Me detuve ante el cementerio de Pavías. El camino del Hades, de donde huyeron los muertos cuando vieron llegar a Heracles, y sintieron miedo.

Es posible que me esté volviendo un viejo sentimental. Es muy posible. Pero no es menos cierto que venir por aquí me sienta de maravilla.

Y entonces pensé, o recordé, qué cosa más curiosa es el hombre. Pues se me vino a las mientes una historia mitológica a la cual, la verdad, no le había prestado mucha atención. Tal vez ni la había nombrado en clase, ni había despertado nada en ningún alumno. En esos momentos, sin embargo, se me hizo clara y evidente. Esencial. Anteo es hijo de Poseidón y de Gea. Obliga a todos los viajeros que pasan por su tierra a luchar contra él. Es invencible, pues cuantas veces lo derriban y cae, su madre, Gea, le renueva las fuerzas. Con los despojos de los vencidos adornaba el templo de su padre. Heracles termina con él estrangulándolo en el aire, sin que tenga contacto con Gea hasta después de su muerte.

—La importancia de la tierra —me dije—. ¿Qué tiene esto de fabuloso, de inútil o de cuento chino?

Llevaba tiempo experimentando una cierta alegría, fuerza si se quiere, cada vez que iba por aquellos pueblos, vecinos al mío, abandonado en edad muy temprana. Se me redoblaron ahora al recordar el pequeño y agradable museo de Pavías.

—Es posible —me dije guardando la cámara en la mochila y apresurando el paso, pues se me hacía tarde— que me esté volviendo un viejo sentimental. Es muy posible. Pero no es menos cierto que venir por aquí me sienta de maravilla.

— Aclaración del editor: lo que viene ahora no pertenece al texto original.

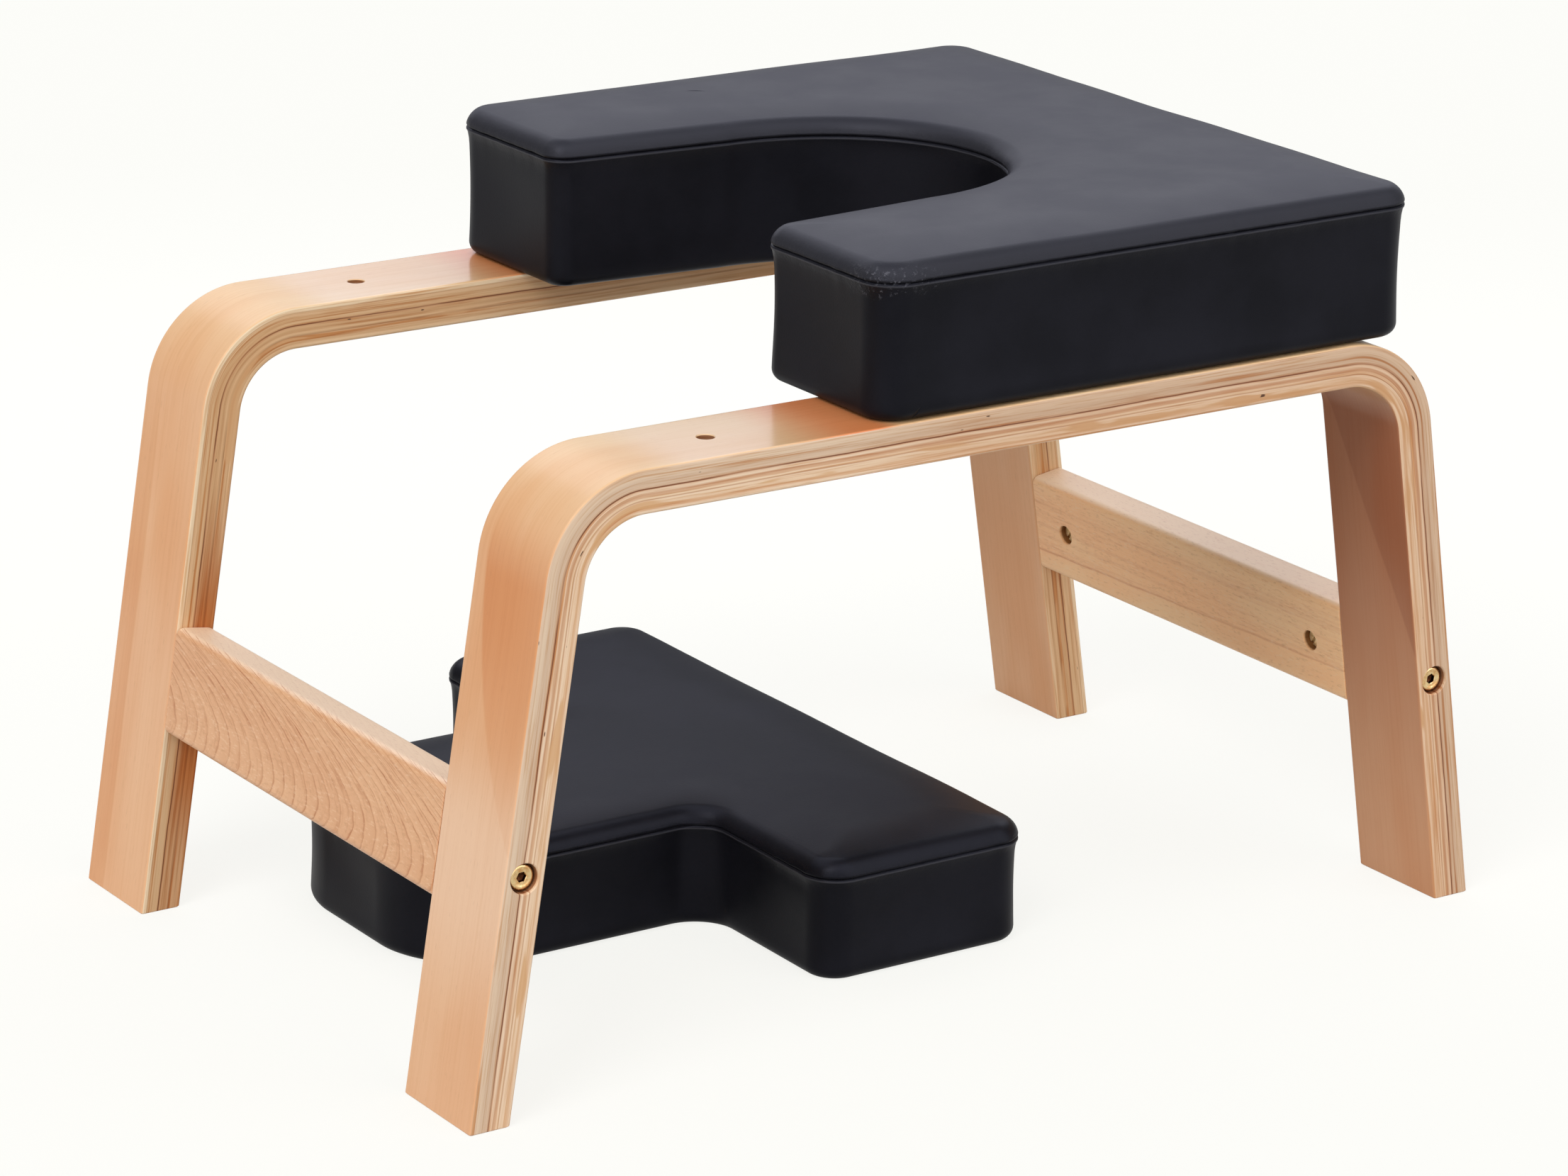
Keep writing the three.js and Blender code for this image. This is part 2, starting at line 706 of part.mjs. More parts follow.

La alegría se iba a completar con la excelente comida en Higueras, las envidiables manos de Ricardo y Amelia. Participó en el ágape casi todo el pueblo. Y allí estaba yo con varios amigos y muchos conocidos. A algunos les enseñé las fotos del museo de Pavías. Me hice la promesa de volver, pero sin enfrentarme con ningún padre de ningún ex alumno ni con Heracles. Y así subí al coche e inicié el regreso a la dura capital.